Most compellingly, there’s the fact that this is an enemy easily more evil than the Nazis — indeed the world has genuinely not seen and cannot conceive of anything more evil — just remember their atrocities, which are limited only by the number of victims they can get their hands on. So what should our response be in the face of such an evil? What would the world say, looking at our inaction?

And what would our enemies say? Imagine the jubilation in Raqqa, the capital of Evil, the haven of blood-soaked, grisly monsters, the ultimate fount of the macabre, as ISIL contemplate the realistic possibility that they could get away with the most barbarous and cowardly attacks on us — a force gigantic in comparison, the leading nation states and civilisation in the world — because we cannot possibly justify to ourselves to strike back, in any, however minimal, way!

We should not even have had this debate.

Opposition to these airstrikes is not pacifism, as so many twisted MP minds purported to re-brand their moral surrender. Calling this ‘pacifism’ makes a mockery of those noble, virtuous Enlightenment ideas — and the great men who promoted them — that articulated the case against senseless, unwarranted war, and the bloodlust of militarists who only lived for the glory of conquest. The true vocation of pacifism is not surrender — what can be more peaceful than refusing to fight on principle? — but simply the moral superiority of peace over war, and the relegation of war to a measure of last resort. Pacifism is rational, proportional — and indeed patriotic.
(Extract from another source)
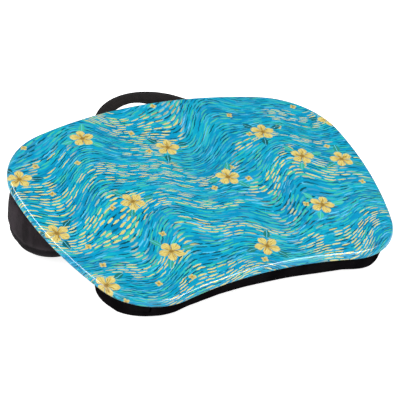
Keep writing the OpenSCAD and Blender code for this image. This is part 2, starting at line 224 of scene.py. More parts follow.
def filmFinish(v):
    f = Finish("printedFilm", {"Roughness": v["roughness"], "Coat Roughness": v["coatRoughness"],
                               "Coat IOR": v["coatIor"], "Specular IOR Level": v["gloss"]})
    at = f.place
    height = at.part("Z")
    fallen = (8 - height).math("MAXIMUM", 0.0) * v["wrap"]  # the print runs on down the rim
    at = at.vector("ADD", f.facing.vector("MULTIPLY", at.joined(fallen, fallen)))
    wobble = at.cloud(0.16, 2, True, "Color").vector("SUBTRACT", (0.5, 0.5, 0.5))
    at = at.vector("ADD", wobble.vector("MULTIPLY", (v["wobble"], v["wobble"], 0)))
    x, y = at.part("X"), at.part("Y")
    bend, bendRate, bendStart = v["bend"]
    along = x + bend * (y * bendRate + bendStart).math("SINE")
    wave = y
    for tall, rateX, rateY, waveStart in v["waves"]:
        wave = wave + tall * (x * rateX + y * rateY + waveStart).math("SINE")
    wave = wave + (at.cloud(0.006, 0, True) - 0.5) * v["drift"]

    def dashes(width, length, share, breadth, shift):  # tapered dashes in rows along the waves: mask, random value
        rows = wave / width + shift * 3.7
        row = rows.math("FLOOR")
        lane = row.make("ShaderNodeTexWhiteNoise", {"noise_dimensions": "1D"}, {"W": row + shift}, "Value")
        places = along / length + lane * 9.7
        place = places.math("FLOOR")
        spot = at.joined(place, row, shift)
        chance = spot.make("ShaderNodeTexWhiteNoise", {"noise_dimensions": "3D"}, {"Vector": spot}, "Color")
        offset = abs(rows.math("FRACT") - (chance.part("Z") * 0.16 + 0.42)) * 2
        taper = ((places.math("FRACT") * 1.12 - 0.06).clamped() * halfTurn).math("SINE") ** 0.42
        mask = (taper * breadth - offset).step(-0.05, 0.12)
        return mask * chance.part("X").step(1 - share, 1 - share + 0.01), chance.part("Y")

    colour = at.joined(along * 0.3, wave).cloud(0.06, 2, True).ramp(
        (0.3, v["deep"]), (0.5, v["ground"]), (0.75, v["turquoise"]))
    for *sizes, shades in dashCoats:
        mask, tone = dashes(*sizes)
        colour = mask.over(colour, tone.ramp((0.0, v[shades[0]]), (0.5, v[shades[1]]), (1.0, v[shades[2]])))
    mask, tone = dashes(*yellowDashes)
    bands = at.joined(along * 0.6, wave * 1.6).cloud(0.012, 1, True).step(0.46, 0.55, 0.06, 1.0)
    colour = (mask * bands).over(colour, tone.ramp((0.0, v["pale"]), (1.0, v["straw"])))

    def blossoms(colour, gap, size, petals, shift, share, leafy):  # loose flowers, one or none to a cell
        grid = at.vector("MULTIPLY", (1 / gap, 1 / gap, 0)).vector("ADD", (shift, shift * 1.7, 0))
        chance = grid.cells(1.0, 0.62, True, "Color")
        offset = grid.vector("SUBTRACT", grid.cells(1.0, 0.62, True, "Position"))
        east, north = offset.part("X") * gap, offset.part("Y") * gap
        reach = (east * east + north * north).math("SQRT")
        turn = north.math("ARCTAN2", east) + chance.part("Z") * fullTurn
        there = chance.part("X").step(1 - share, 1 - share + 0.01)
        ragged = at.joined(turn * 6, reach * 0.07).cloud(1.0, 1, True) - 0.5
        if leafy:  # three leaves between the petals
            third = abs((turn / thirdTurn).math("FRACT") - 0.5) * thirdTurn
            blade = ((reach - size * 0.8) / (size * 1.15)).clamped()
            breadth = (blade * halfTurn).math("SINE") * (size * 0.27)
            leaf = (breadth - third * reach + ragged * 1.6).step(-0.2, 0.9) * there
            rib = (third * reach).step(0.5, 0.2)
            leafTone = chance.part("Y").ramp((0.0, v["teal"]), (1.0, v["mint"]))
            colour = leaf.over(colour, rib.over(leafTone, linear(v["light"])))
        lobe = abs((turn * (petals / 2)).math("COSINE")) ** 0.7
        outer = lobe * (size * 0.48) + size * 0.52 + ragged * (size * 0.16)
        petal = (outer - reach).step(-0.4, 0.9) * there
        grain = at.joined(turn * 7, reach * 0.09).cloud(1.0, 1, True)
        petalTone = (reach / size * 0.8 + (grain - 0.5) * 1.9).ramp(
            (0.0, v["amber"]), (0.25, v["gold"]), (0.5, v["petal"]), (0.78, v["pale"]), (1.0, v["gold"]))
        colour = petal.over(colour, petalTone)
        vein = abs((turn * (petals / 2)).math("COSINE")).step(0.24, 0.1) * (reach / size).step(0.2, 0.35)
        colour = (vein * petal * 0.85).over(colour, linear(v["ground"]))
        eye = (reach / size + ragged * 0.2).step(0.2, 0.15) * there
        return eye.over(colour, linear(v["amber"]))

    colour = blossoms(colour, v["budGap"], v["budSize"], 4, 0.37, 0.4, False)
    colour = blossoms(colour, v["flowerGap"], v["flowerSize"], 5, 0.21, 1.0, True)
    rimGloss = height.step(7.98, 7.7, v["flatCoat"], v["rimCoat"])
    f.feed("Coat Weight", rimGloss * height.step(3.0, 6.2, 0.1, 1.0))
    # painted shade: the print is mixed towards teal on the lowest part of the rim and on the turned-under margin
    paintedRimShade = height.step(1.8, 0.2) * 0.6
    f.feed("Base Color", paintedRimShade.over(colour, linear(v["teal"])))
    ripple = f.place.cloud(0.35, 2)
    f.feed("Roughness", ripple.step(0.3, 0.7, v["roughness"] - 0.04, v["roughness"] + 0.06))
    f.bump(f.place.cloud(0.9, 1) * 0.4 + ripple, 0.05, 0.0006)
    return f.material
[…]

Yesterday’s ‘pacifists’ in parliament, were nothing of the sort.

The ‘pacifism’ bandied about the Commons, and the very size of the ‘against’ vote, are nothing but the embodiment of an abject collapse of all sense of reality and the evidence of a real death wish haunting our civilisation.

How can we allow the enemy to act with such impunity? How can we waver for one second on this blindingly obvious issue — let alone have such an agonising debate?

Indeed, what would it really take for us to strike back?

Something is seriously and dangerously wrong with our thinking today. Our most basic survival instincts are now suppressed, our sense of priority, proportion and reality is completely confused and adrift. It’s as if we have been dazed by some blinding event, and we have not recovered. What better proof of this, than the debate in parliament yesterday? Sure, it is a beautiful display of democratic debate at its best: sincerity, passion and eloquence of the highest order. But we are worshipping a ‘form’, not the real ‘content’ — the hard reality and facts of the case — as we should. We are content with having a ‘good’ debate, rather than a ‘right’ debate — or, better still, sending a powerful message to our adversaries.

This is not, perhaps, our darkest hour — but it is perhaps our most evil hour, when we face the most naked form of evil. Our resolve has been tested — and as the Commons debate showed, we have been found very much wanting. The appropriate response of the House should have been an emphatic vote to strike at the ISIL barbarians. Enemies around the world will take note of our doubts and weakness.